* **Information supplied**:
+ + + + + + +
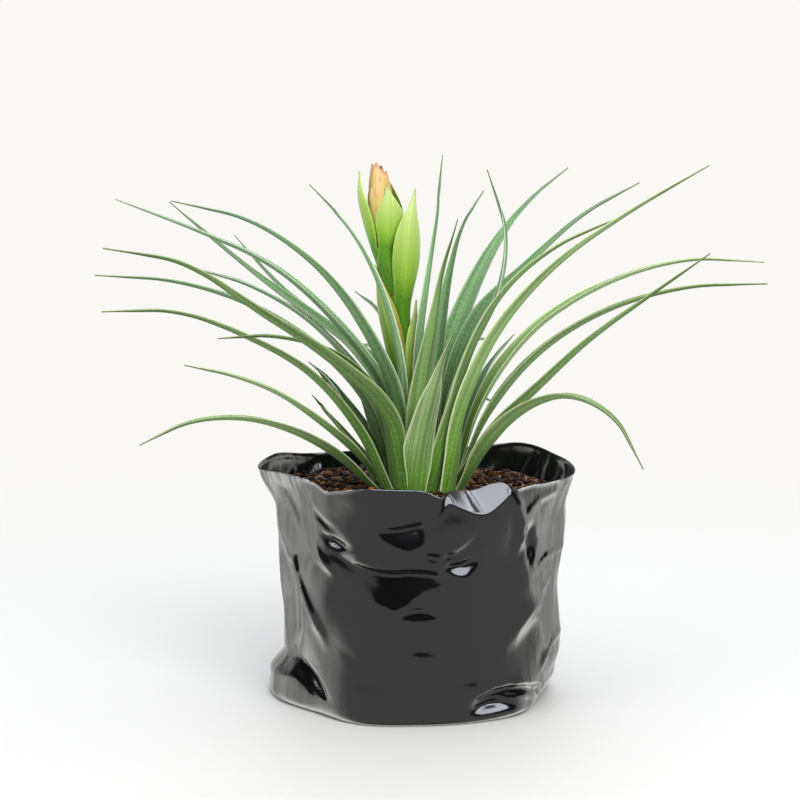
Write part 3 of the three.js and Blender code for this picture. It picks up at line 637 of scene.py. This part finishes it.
# Grow bag
bag = {
    "around": 384, "bottomRows": 6, "wallRows": 102, "marginRows": 10, "film": 0.3,
    # how much closer the columns lie at the front, in radians
    "frontShare": 0.5, "footRounding": 2.6, "footCentre": (9, 7), "margin": 8.0, "rimLip": 0.6,
    # height, then radius at each azimuth
    "azimuths": [22.5 * k for k in range(16)],
    "radii": {
        0: [56, 59, 61, 59, 57.5, 58, 61, 61.5, 64, 61.5, 59, 64, 62, 61.5, 61, 55],
        10: [60, 60.5, 61, 59.2, 58, 58.2, 61, 61.5, 63.5, 61, 59.5, 63.8, 62, 61.5, 62.8, 60],
        20: [61.5, 61, 61, 59.5, 58.5, 58.5, 61, 58.5, 57, 57, 59.5, 63, 61.5, 61, 61.5, 61.5],
        50: [61, 60, 60.5, 59, 60, 59, 61, 58.5, 58.5, 57.5, 61, 62.5, 61.5, 61.5, 61, 61.5],
        80: [63.5, 64.5, 65, 63.5, 62.5, 62.5, 63.5, 62, 61, 59, 60.5, 63.5, 64, 62.5, 61, 63.5],
    },
    # azimuth, radius, height of the rim, or of the fold line where the film is turned in
    "rim": [(0, 67.5, 96), (22, 68.5, 98), (46, 69, 101), (68, 68, 97.5), (90, 66, 96.5), (112, 66, 96),
            (135, 67.5, 96.5), (156, 66.5, 99.5), (167, 67.5, 98.5), (181, 67.5, 97), (203, 61.5, 98),
            (216, 60, 98), (227, 61, 97), (233, 62, 94.5), (238, 62.5, 95), (251, 65, 97), (264, 65, 97),
            (272, 64, 96.4), (278, 63.2, 93.5), (286, 62.4, 89.3), (292, 62.2, 86.6), (297, 62.2, 86.4),
            (302, 62, 89.4), (306, 61.5, 92), (310, 61, 94), (319, 60.5, 95), (332, 63, 95), (341, 66, 95.5),
            (352, 67, 95.5)],
    # where the film's margin is folded inward: azimuth, length, rise in degrees
    "flap": [(277, 0, 50), (281, 5, 42), (286, 10, 36), (292, 13.5, 36), (297, 13.5, 38), (302, 11, 40),
             (307, 7, 44), (312, 0, 50)],
}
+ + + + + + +
* **Work to complete**: Could you quote the material above in full, exactly as it stands?

* **Written solution**:
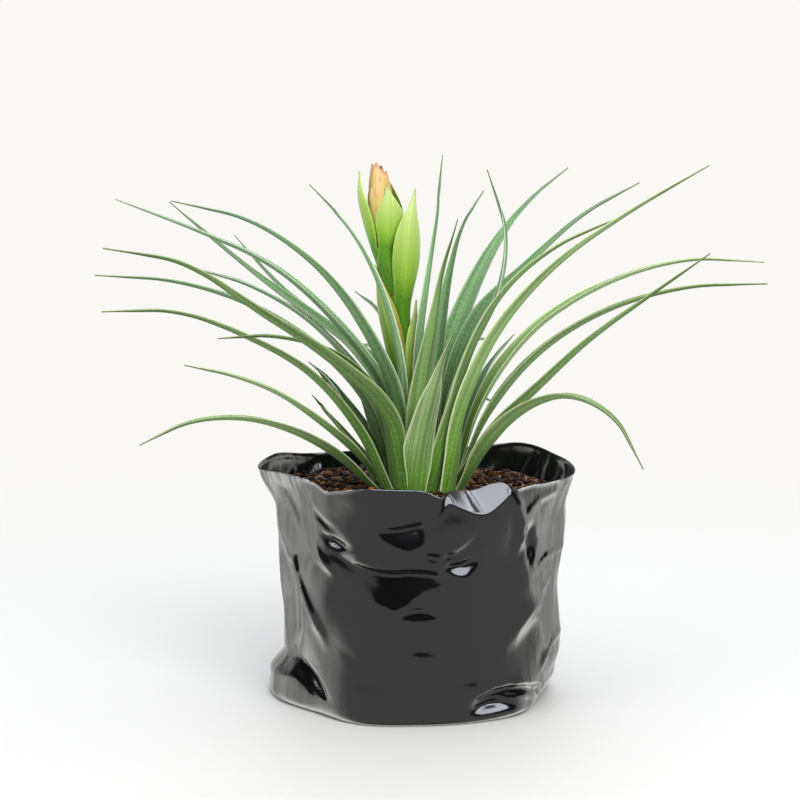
Write part 3 of the three.js and Blender code for this picture. It picks up at line 637 of scene.py. This part finishes it.
# Grow bag
bag = {
    "around": 384, "bottomRows": 6, "wallRows": 102, "marginRows": 10, "film": 0.3,
    # how much closer the columns lie at the front, in radians
    "frontShare": 0.5, "footRounding": 2.6, "footCentre": (9, 7), "margin": 8.0, "rimLip": 0.6,
    # height, then radius at each azimuth
    "azimuths": [22.5 * k for k in range(16)],
    "radii": {
        0: [56, 59, 61, 59, 57.5, 58, 61, 61.5, 64, 61.5, 59, 64, 62, 61.5, 61, 55],
        10: [60, 60.5, 61, 59.2, 58, 58.2, 61, 61.5, 63.5, 61, 59.5, 63.8, 62, 61.5, 62.8, 60],
        20: [61.5, 61, 61, 59.5, 58.5, 58.5, 61, 58.5, 57, 57, 59.5, 63, 61.5, 61, 61.5, 61.5],
        50: [61, 60, 60.5, 59, 60, 59, 61, 58.5, 58.5, 57.5, 61, 62.5, 61.5, 61.5, 61, 61.5],
        80: [63.5, 64.5, 65, 63.5, 62.5, 62.5, 63.5, 62, 61, 59, 60.5, 63.5, 64, 62.5, 61, 63.5],
    },
    # azimuth, radius, height of the rim, or of the fold line where the film is turned in
    "rim": [(0, 67.5, 96), (22, 68.5, 98), (46, 69, 101), (68, 68, 97.5), (90, 66, 96.5), (112, 66, 96),
            (135, 67.5, 96.5), (156, 66.5, 99.5), (167, 67.5, 98.5), (181, 67.5, 97), (203, 61.5, 98),
            (216, 60, 98), (227, 61, 97), (233, 62, 94.5), (238, 62.5, 95), (251, 65, 97), (264, 65, 97),
            (272, 64, 96.4), (278, 63.2, 93.5), (286, 62.4, 89.3), (292, 62.2, 86.6), (297, 62.2, 86.4),
            (302, 62, 89.4), (306, 61.5, 92), (310, 61, 94), (319, 60.5, 95), (332, 63, 95), (341, 66, 95.5),
            (352, 67, 95.5)],
    # where the film's margin is folded inward: azimuth, length, rise in degrees
    "flap": [(277, 0, 50), (281, 5, 42), (286, 10, 36), (292, 13.5, 36), (297, 13.5, 38), (302, 11, 40),
             (307, 7, 44), (312, 0, 50)],
}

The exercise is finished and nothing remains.